Spotify’s Profit Outlook Disappoints as Payroll Taxes Weigh Down Earnings; Shares Drop 11%

Spotify reported a lower-than-expected profit forecast for the quarter on Tuesday, as rising payroll taxes overshadowed strong demand for music streaming. This unexpected hit to earnings sent the company’s shares tumbling 11%.

Investors have been closely watching the Swedish streaming giant’s profitability, especially after price increases and cost cuts helped it deliver its first full-year profit in 2024.

While Spotify has seen its stock more than double over the past year—driven in part by an expanded video content strategy including podcasts—this surge has triggered higher employee-related social charges. In Q2, these taxes totaled €116 million ($133.6 million), leading to a net loss of €0.42 per share, compared to a €1.33 profit in the same period last year.

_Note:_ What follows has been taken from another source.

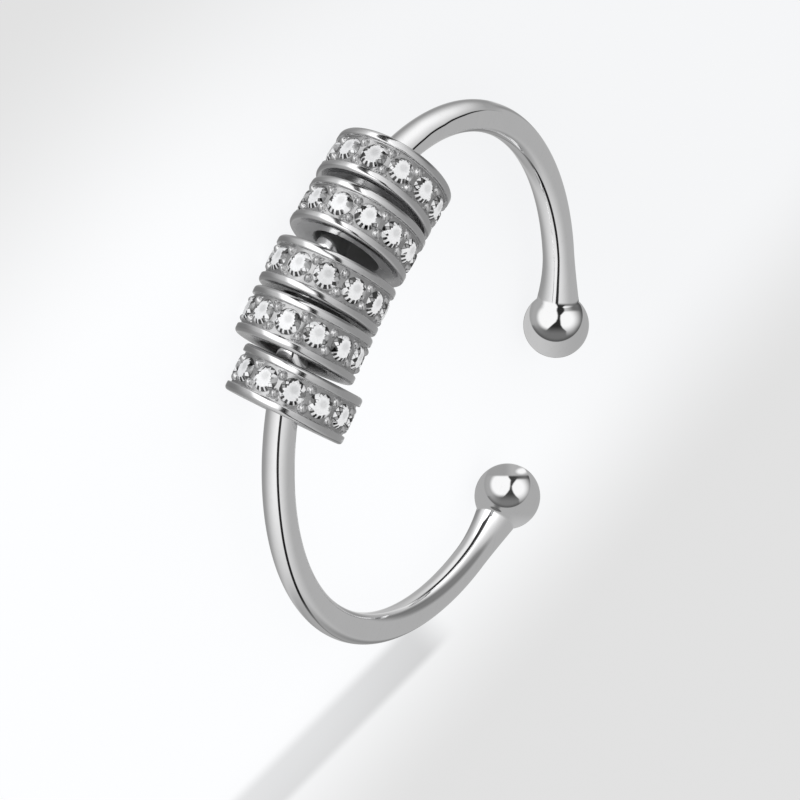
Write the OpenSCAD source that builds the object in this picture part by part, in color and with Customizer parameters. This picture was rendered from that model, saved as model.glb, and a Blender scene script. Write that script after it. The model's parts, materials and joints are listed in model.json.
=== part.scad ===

Spotify expects the impact to continue into Q3, projecting operating income of €485 million—well below analyst estimates of €562 million (LSEG). Its revenue forecast also fell short at €4.2 billion versus an expected €4.48 billion.

Despite the hit to profits, Spotify reported strong user growth. Monthly active users (MAUs) reached 696 million, with 18 million new users in Q2. Premium subscribers rose 12% to 276 million, surpassing expectations, and are projected to grow by another 5 million to 281 million next quarter—above the Visible Alpha forecast of 279 million.

CEO Daniel Ek highlighted the company’s push into video content, stating, “We’ve now added more than 400,000 video podcasts… more users are watching video on Spotify.”

Overall revenue grew 10% year-over-year to €4.19 billion but fell short of expectations due to negative currency effects, which shaved off about 440 basis points.